• **Dataset excerpt**
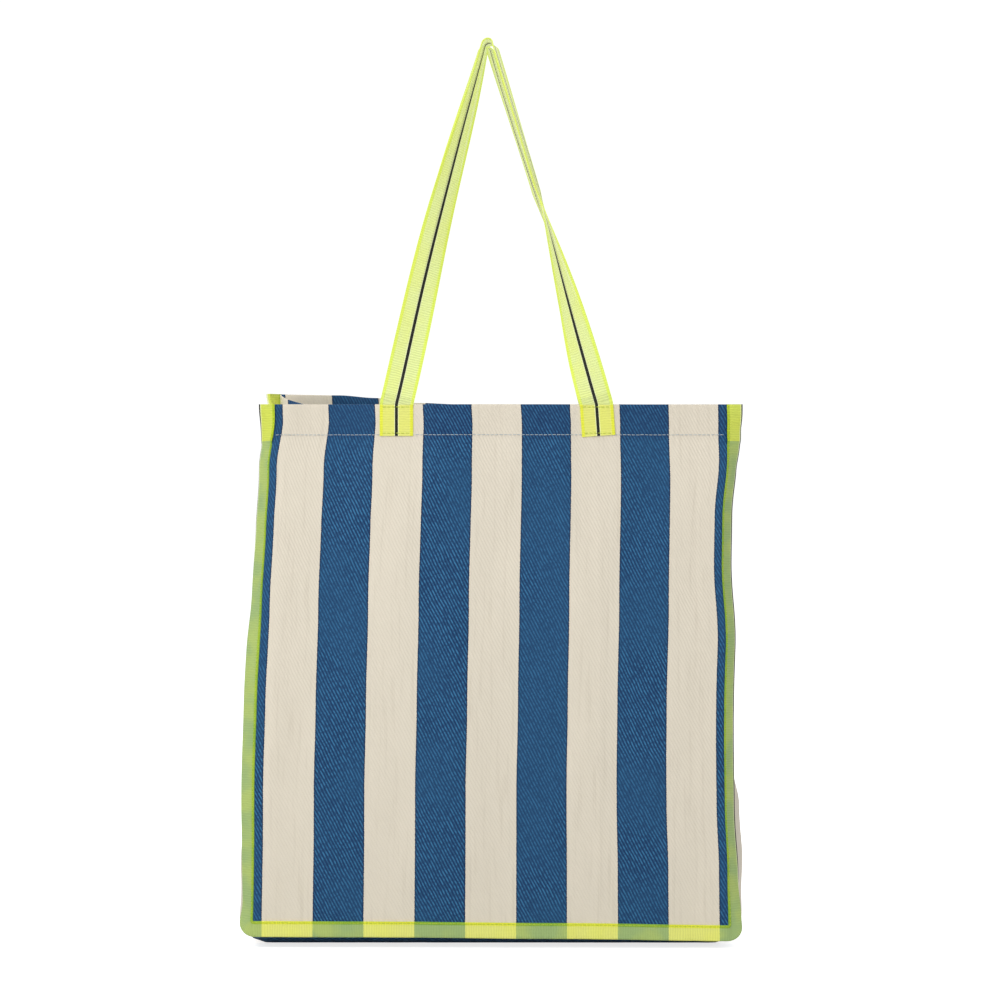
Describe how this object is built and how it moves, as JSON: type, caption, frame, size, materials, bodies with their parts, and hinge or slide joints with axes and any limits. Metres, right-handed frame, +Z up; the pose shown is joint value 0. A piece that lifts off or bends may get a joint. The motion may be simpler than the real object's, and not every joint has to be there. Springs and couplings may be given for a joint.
{
  "type": "shopping tote bag",
  "caption": "Tall striped woven shopping tote with a folding gusset, webbing-bound seams and two long sewn webbing handles that swing.",
  "frame": {"origin": "middle of the footprint, on the surface that the bag stands on", "axes": "+X to the right seen from the front, +Y from the front to the back, +Z up; the front faces -Y"},
  "size_m": [0.45, 0.1302, 0.8125],
  "materials": {
    "striped_cloth": "twill weave in broad blue and cream stripes, matt with a soft sheen",
    "neon_webbing": "translucent ribbed neon webbing with denser edges and a black line along its middle",
    "sewing_thread": "twisted off-white sewing thread"
  },
  "bodies": {
    "front_bag": {"front_panel": "striped_cloth", "front_gusset_allowance": "striped_cloth", "front_binding_tape": "neon_webbing", "front_binding_stitch": "sewing_thread", "front_hem_stitch": "sewing_thread", "front_left_handle_end": "neon_webbing", "front_left_lower_stitch": "sewing_thread", "front_left_upper_stitch": "sewing_thread", "front_right_handle_end": "neon_webbing", "front_right_lower_stitch": "sewing_thread", "front_right_upper_stitch": "sewing_thread"},
    "back_bag": {"back_panel": "striped_cloth", "back_gusset_allowance": "striped_cloth", "back_binding_tape": "neon_webbing", "back_binding_stitch": "sewing_thread", "back_hem_stitch": "sewing_thread", "back_left_handle_end": "neon_webbing", "back_left_lower_stitch": "sewing_thread", "back_left_upper_stitch": "sewing_thread", "back_right_handle_end": "neon_webbing", "back_right_lower_stitch": "sewing_thread", "back_right_upper_stitch": "sewing_thread"},
    "left_front_gusset": {"left_front_gusset_leaf": "striped_cloth", "left_front_gusset_hem_stitch": "sewing_thread"},
    "left_rear_gusset": {"left_rear_gusset_leaf": "striped_cloth", "left_rear_gusset_hem_stitch": "sewing_thread"},
    "right_front_gusset": {"right_front_gusset_leaf": "striped_cloth", "right_front_gusset_hem_stitch": "sewing_thread"},
    "right_rear_gusset": {"right_rear_gusset_leaf": "striped_cloth", "right_rear_gusset_hem_stitch": "sewing_thread"},
    "base_front": {"base_front_leaf": "striped_cloth"},
    "base_rear": {"base_rear_leaf": "striped_cloth"},
    "front_handle_root": {"front_left_handle_root": "neon_webbing", "front_right_handle_root": "neon_webbing"},
    "front_handle": {"front_handle_loop": "neon_webbing"},
    "back_handle_root": {"back_left_handle_root": "neon_webbing", "back_right_handle_root": "neon_webbing"},
    "back_handle": {"back_handle_loop": "neon_webbing"}
  },
  "joints": [
    {"name": "fold", "type": "hinge", "parent": "front_bag", "child": "left_front_gusset", "pos_m": [-0.2095, -0.06, 0.24], "axis": [0, 0, -1], "range_deg": [0, 75]},
    {"name": "left_crease", "type": "hinge", "parent": "left_front_gusset", "child": "left_rear_gusset", "pos_m": [-0.2101, 0, 0.24], "axis": [0, 0, 1], "range_deg": [0, 160]},
    {"name": "left_back_seam", "type": "hinge", "parent": "left_rear_gusset", "child": "back_bag", "pos_m": [-0.2095, 0.06, 0.24], "axis": [0, 0, -1], "range_deg": [0, 80]},
    {"name": "right_front_seam", "type": "hinge", "parent": "front_bag", "child": "right_front_gusset", "pos_m": [0.2095, -0.06, 0.24], "axis": [0, 0, 1], "range_deg": [0, 80]},
    {"name": "right_back_seam", "type": "hinge", "parent": "back_bag", "child": "right_rear_gusset", "pos_m": [0.2095, 0.06, 0.24], "axis": [0, 0, -1], "range_deg": [0, 80]},
    {"name": "base_front_seam", "type": "hinge", "parent": "front_bag", "child": "base_front", "pos_m": [0, -0.06, 0.0155], "axis": [-1, 0, 0], "range_deg": [0, 72]},
    {"name": "base_back_seam", "type": "hinge", "parent": "back_bag", "child": "base_rear", "pos_m": [0, 0.06, 0.0155], "axis": [1, 0, 0], "range_deg": [0, 72]},
    {"name": "front_handle_lean", "type": "hinge", "parent": "front_bag", "child": "front_handle_root", "pos_m": [0, -0.06405, 0.48], "axis": [1, 0, 0], "range_deg": [0, 8.3]},
    {"name": "front_handle_swing", "type": "hinge", "parent": "front_handle_root", "child": "front_handle", "pos_m": [0, -0.06347, 0.48815], "axis": [1, 0, 0], "range_deg": [0, 170]},
    {"name": "back_handle_lean", "type": "hinge", "parent": "back_bag", "child": "back_handle_root", "pos_m": [0, 0.06405, 0.48], "axis": [-1, 0, 0], "range_deg": [0, 8.3]},
    {"name": "back_handle_swing", "type": "hinge", "parent": "back_handle_root", "child": "back_handle", "pos_m": [0, 0.06347, 0.48815], "axis": [-1, 0, 0], "range_deg": [0, 170]}
  ],
  "couplings": [
    {"joint": "left_crease", "follows": "fold", "ratio": 2},
    {"joint": "left_back_seam", "follows": "fold", "ratio": 1},
    {"joint": "right_front_seam", "follows": "fold", "ratio": 1},
    {"joint": "right_back_seam", "follows": "fold", "ratio": 1},
    {"joint": "base_front_seam", "follows": "fold", "ratio": 0.9},
    {"joint": "base_back_seam", "follows": "fold", "ratio": 0.9},
    {"joint": "front_handle_lean", "follows": "fold", "ratio": 0.1105},
    {"joint": "back_handle_lean", "follows": "fold", "ratio": 0.1105}
  ]
}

• **Aim**
Count up every line above that has the word "joints" in it; answer with the number alone.

• **Task output**
2